| Task |
Locate the word "with" in the entries below, then gather every line that holds it.

| Material |
****************
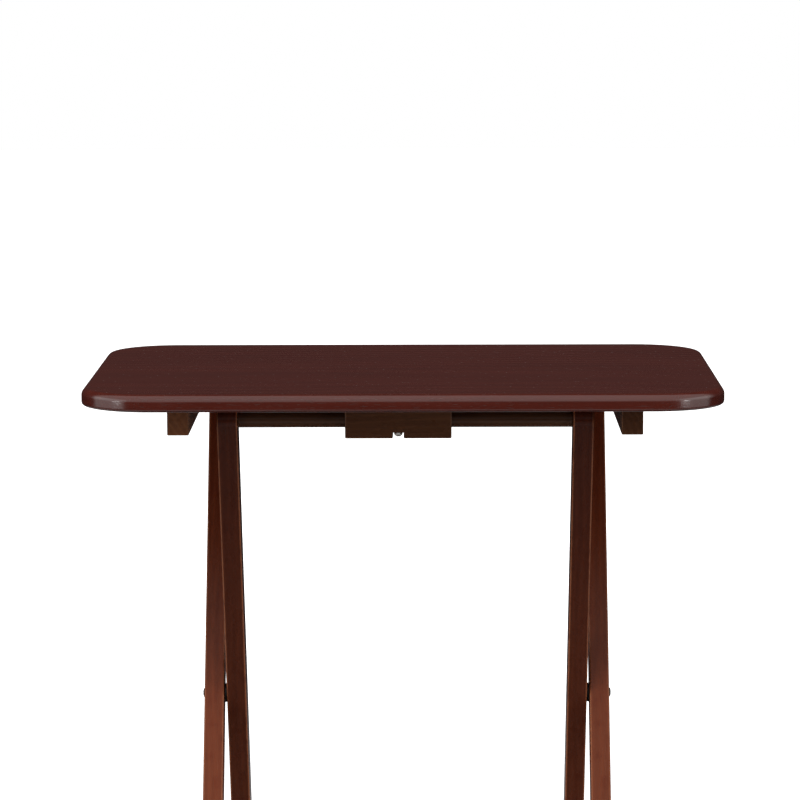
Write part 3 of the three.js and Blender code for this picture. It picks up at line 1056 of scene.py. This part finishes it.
def makeFloor(values):
    half = values["floor"]
    shape = bmesh.new()
    corners = [(-half, -half), (half, -half), (half, half), (-half, half)]
    shape.faces.new([shape.verts.new((x, y, -values["floorDrop"])) for x, y in corners])
    floor = bpy.data.objects.new("studioFloor", meshOf(shape, "studioFloor"))
    scene.collection.objects.link(floor)
    material = bpy.data.materials.new("paleFloor")
    material.use_nodes = True
    tree = material.node_tree
    tree.nodes.clear()
    path = addNode(tree, "ShaderNodeLightPath").outputs
    seen = path["Is Camera Ray"]
    spot = addNode(tree, "ShaderNodeTexCoord").outputs["Object"]
    ahead = vectorMaths(tree, "ADD", spot, values["bounceAhead"])
    apart = vectorMaths(tree, "LENGTH", ahead, output="Value")
    outward = spread(tree, apart, *values["bounceReach"])
    bounce = mixColour(tree, outward, values["bounceNear"], values["bounceFar"])
    # mirrored in the finish, the floor is bright only in a band ahead of the table
    near = spread(tree, apart, *values["bandNear"])
    band = maths(tree, "MULTIPLY", near, spread(tree, apart, *values["bandFar"]))
    mirrored = mixColour(tree, band, values["bounceFar"], values["bounceMirrored"])
    bounce = mixColour(tree, path["Is Glossy Ray"], bounce, mirrored)
    paint = addNode(tree, "ShaderNodeBsdfDiffuse")
    feed(tree, paint.inputs["Color"], mixColour(tree, seen, bounce, values["floorColour"]))
    glow = addNode(tree, "ShaderNodeEmission")
    far = vectorMaths(tree, "LENGTH", spot, output="Value")
    lift = spread(tree, far, *values["liftReach"], *values["floorLift"])
    feed(tree, glow.inputs["Strength"], maths(tree, "MULTIPLY", lift, seen))
    both = addNode(tree, "ShaderNodeAddShader")
    feed(tree, both.inputs[0], paint.outputs[0])
    feed(tree, both.inputs[1], glow.outputs[0])
    # open from below, so that the underside of the table can be seen
    clear = addNode(tree, "ShaderNodeBsdfTransparent")
    choose = addNode(tree, "ShaderNodeMixShader")
    feed(tree, choose.inputs[0], addNode(tree, "ShaderNodeNewGeometry").outputs["Backfacing"])
    feed(tree, choose.inputs[1], both.outputs[0])
    feed(tree, choose.inputs[2], clear.outputs[0])
    feed(tree, addNode(tree, "ShaderNodeOutputMaterial").inputs["Surface"], choose.outputs[0])
    floor.data.materials.append(material)


def makeLights(values):
    for name, (size, power, spot, shines) in values["lights"].items():
        data = bpy.data.lights.new(name, "AREA")
        data.shape = "RECTANGLE"
        data.size, data.size_y = size
        data.energy = power
        light = bpy.data.objects.new(name, data)
        light.visible_glossy = shines
        light.visible_camera = False
        scene.collection.objects.link(light)
        aim = Vector(values["aim"]) - Vector(spot)
        light.matrix_world = Matrix.Translation(spot) @ aim.to_track_quat("-Z", "Y").to_matrix().to_4x4()


def makeSky(values):
    world = bpy.data.worlds.new("studioSky")
    world.use_nodes = True
    scene.world = world
    tree = world.node_tree
    tree.nodes.clear()
    white = addNode(tree, "ShaderNodeBackground")
    soft = addNode(tree, "ShaderNodeBackground")
    toward = addNode(tree, "ShaderNodeTexCoord").outputs["Generated"]
    axes = addNode(tree, "ShaderNodeSeparateXYZ")
    feed(tree, axes.inputs[0], toward)
    # a broad soft light from overhead down to the front, lower and brighter where it is mirrored
    path = addNode(tree, "ShaderNodeLightPath").outputs
    mirrored = path["Is Glossy Ray"]
    front = spread(tree, axes.outputs["Y"], *values["skyFront"])
    top = spread(tree, mirrored, 0, 1, *values["skyTop"])
    above = spread(tree, axes.outputs["Z"], values["skyBottom"], top)
    both = maths(tree, "MULTIPLY", front, above)
    high = spread(tree, mirrored, 0, 1, values["skyHigh"], values["skyMirrored"])
    feed(tree, soft.inputs["Strength"], spread(tree, both, 0.0, 1.0, values["skyLow"], high))
    feed(tree, soft.inputs["Color"], (1.0, 1.0, 1.0))
    feed(tree, white.inputs["Color"], (1.0, 1.0, 1.0))
    choose = addNode(tree, "ShaderNodeMixShader")
    feed(tree, choose.inputs[0], path["Is Camera Ray"])
    feed(tree, choose.inputs[1], soft.outputs[0])
    feed(tree, choose.inputs[2], white.outputs[0])
    feed(tree, addNode(tree, "ShaderNodeOutputWorld").inputs["Surface"], choose.outputs[0])


makeFloor(studio)
makeLights(studio)
makeSky(studio)
scene.view_settings.view_transform = "Standard"
print("studio ready")

print("pieces:", len(boards))
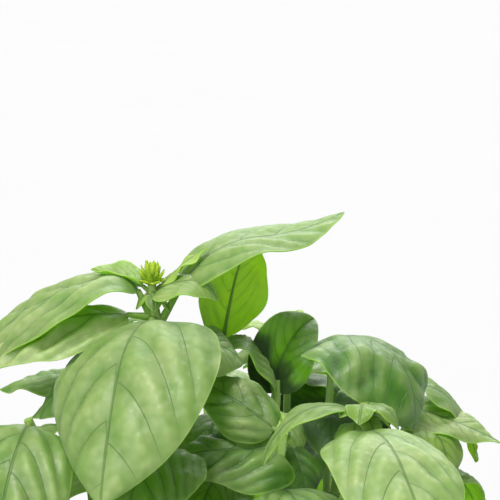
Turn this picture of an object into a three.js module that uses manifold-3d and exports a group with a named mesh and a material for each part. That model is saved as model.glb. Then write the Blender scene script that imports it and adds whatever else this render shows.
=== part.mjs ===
// Potted basil: a clay flower pot filled with potting soil, and a bunch of leafy basil shoots standing in it.
// Millimetres, +Z up. The origin is the middle of the pot's foot on the surface that it stands on.
// Seen from the front, +X is to the right and +Y runs away from the viewer.
import * as THREE from 'three';
import { mergeVertices } from 'three/addons/utils/BufferGeometryUtils.js';
import Module from 'manifold-3d';

// ---- driving dimensions ----
const POT_HEIGHT = 115;          // foot to rim
const POT_FOOT_RADIUS = 42.5;
const POT_BODY_RADIUS = 57;      // outside, just under the rim band
const POT_RIM_RADIUS = 65;       // outside of the rim band at its top
const RIM_BAND = 28;             // height of the thicker band round the rim
const RIM_STEP = 4.5;            // how far the band stands proud of the body
const POT_WALL = 6;
const POT_FLOOR = 8;
const DRAIN_RADIUS = 6;
const SOIL_TOP = 103;            // soil level at the wall
const SOIL_CROWN = 1.6;          // how much higher it lies in the middle
const GAP = 0.3;                 // clearance between pieces that touch
const STEM_START = 104;          // the shoots leave the soil here and start to lean
const STEM_SEAT = 92;            // bottom of the holes that the shoots stand in
const BLADE = 0.8;               // thickness of a leaf
const POT_SIDES = 40;

const wasm = await Module();
wasm.setup();

// ---- closed meshes to solids and back ----
function solid(geometry) {
  const g = geometry.clone();
  g.deleteAttribute('normal');
  g.deleteAttribute('uv');
  const merged = mergeVertices(g, 1e-4);
  const index = [];
  const source = merged.index.array;
  for (let i = 0; i < source.length; i += 3) {
    const [a, b, c] = [source[i], source[i + 1], source[i + 2]];
    if (a !== b && b !== c && c !== a) index.push(a, b, c);
  }
  return new wasm.Manifold(new wasm.Mesh({
    numProp: 3,
    vertProperties: new Float32Array(merged.attributes.position.array),
    triVerts: new Uint32Array(index),
  }));
}

function fuse(parts) {
  let body = parts[0];
  for (const part of parts.slice(1)) body = body.add(part);
  return body;
}

function toGeometry(body) {
  const mesh = body.getMesh();
  const g = new THREE.BufferGeometry();
  g.setAttribute('position', new THREE.BufferAttribute(new Float32Array(mesh.vertProperties), 3));
  g.setIndex(new THREE.BufferAttribute(new Uint32Array(mesh.triVerts), 1));
  g.computeVertexNormals();
  return g;
}

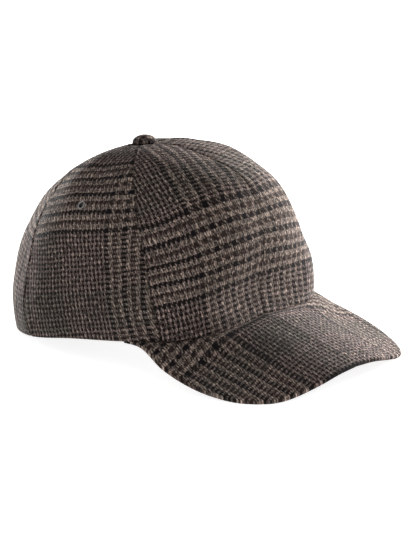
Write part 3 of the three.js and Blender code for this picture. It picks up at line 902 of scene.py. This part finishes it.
# %% [markdown]
# ## The eyelets
# Each eyelet is a small rolled ring of sheet metal with a barrel that goes through the cloth. Its half
# section is drawn once as a closed line of points, a bevel rounds the rolled lip, and a full `spin` turns it.

# %% Making the eyelets
EYELET_BORE, EYELET_BARREL, EYELET_LIP, LIP_HEIGHT = 1.95, 2.15, 2.8, 0.65  # mm: radii, and the lip's rise
EYELET_BEVEL = 0.16


def eyelet(side):
    """One ring, made about Z and carried to its hole."""
    inside = -WALL - 0.35  # the clinched flange stands just inside the wall
    section = [(EYELET_BORE, inside - 0.5), (EYELET_LIP, inside - 0.5), (EYELET_LIP, inside),
               (EYELET_BARREL, inside), (EYELET_BARREL, 0.1), (EYELET_LIP, 0.05),
               (EYELET_LIP, LIP_HEIGHT * 0.75), (EYELET_BORE + 0.3, LIP_HEIGHT),
               (EYELET_BORE, LIP_HEIGHT * 0.45)]
    bm = bmesh.new()
    profile = [bm.verts.new((r / 1000, 0, z / 1000)) for r, z in section]
    loop = [bm.edges.new(pair) for pair in zip(profile, profile[1:] + profile[:1])]
    corners = [profile[k] for k in (0, 1, 2, 6, 7)]
    bmesh.ops.bevel(bm, geom=corners, affect="VERTICES", offset=EYELET_BEVEL / 1000, segments=3, profile=0.5,
                    material=-1)
    bmesh.ops.spin(bm, geom=bm.verts[:] + bm.edges[:], cent=(0, 0, 0), axis=(0, 0, 1), angle=2 * math.pi,
                   steps=40, use_merge=True)
    centre, axis = eyelet_place(side)
    turn = axis.to_track_quat("Z", "Y").to_matrix().to_4x4()
    bmesh.ops.transform(bm, matrix=Matrix.Translation(centre) @ turn, verts=bm.verts[:])
    return bm


for side, word in ((1, "left"), (-1, "right")):
    finished(eyelet(side), f"eyelet_{word}_ring", NICKEL, f"eyelet_{word}", sharp=40)

# %% [markdown]
# ## The floor
# The cap rests on white paper. A large flat disc is enough: it throws light back up into the cloth. Such
# photographs are lit until the paper is pure white and its shadow is gone, so the disc also glows. Under the
# middle of the cap it doesn't, because the hollow inside is dark. The floor is part of the studio and not
# of the cap, so it is marked as stage.

# %% Floor
FLOOR_RADIUS = 6
DARK_RADIUS, GLOW_RADIUS = 0.008, 0.03  # metres from the middle of the cap: no glow yet, and full glow
CAP_MIDDLE = (0, SHIFT_BACK / 1000, 0)

paper = Finish("white_paper_floor", Specular_IOR_Level=0.1, Emission_Strength=0.85)
spot = paper.node("ShaderNodeTexCoord", out=3)
reach = paper.node("ShaderNodeVectorMath", {"operation": "DISTANCE"}, {0: spot, 1: CAP_MIDDLE}, out=1)
lit = paper.node("ShaderNodeMapRange", {"interpolation_type": "SMOOTHSTEP"},
                 {0: reach, 1: DARK_RADIUS, 2: GLOW_RADIUS})
paper_shade = paper.blend(paper.noise(spot, 3.0), (0.48, 0.48, 0.48), (0.52, 0.52, 0.52))
paper_material = paper.surface(Base_Color=paper_shade, Roughness=0.9 + paper.noise(spot, 40.0) * 0.1,
                               Emission_Color=paper.blend(lit, (0, 0, 0), (1, 1, 1)))
print("glow grows from", DARK_RADIUS, "to", GLOW_RADIUS, "m")

# %% The floor's disc
bm = bmesh.new()
bmesh.ops.create_circle(bm, cap_ends=True, segments=96, radius=FLOOR_RADIUS)
floor_mesh = bpy.data.meshes.new("floor")
bm.to_mesh(floor_mesh)
bm.free()
floor_mesh.materials.append(paper_material)
floor = bpy.data.objects.new("floor", floor_mesh)
bpy.context.scene.collection.objects.link(floor)
print("floor, m across:", 2 * FLOOR_RADIUS)

# %% [markdown] ## The last check The dressed cap may stand only a little proud of the solid model.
****************
| Exercise response |
Turn this picture of an object into a three.js module that uses manifold-3d and exports a group with a named mesh and a material for each part. That model is saved as model.glb. Then write the Blender scene script that imports it and adds whatever else this render shows.
// Potted basil: a clay flower pot filled with potting soil, and a bunch of leafy basil shoots standing in it.
# Each eyelet is a small rolled ring of sheet metal with a barrel that goes through the cloth. Its half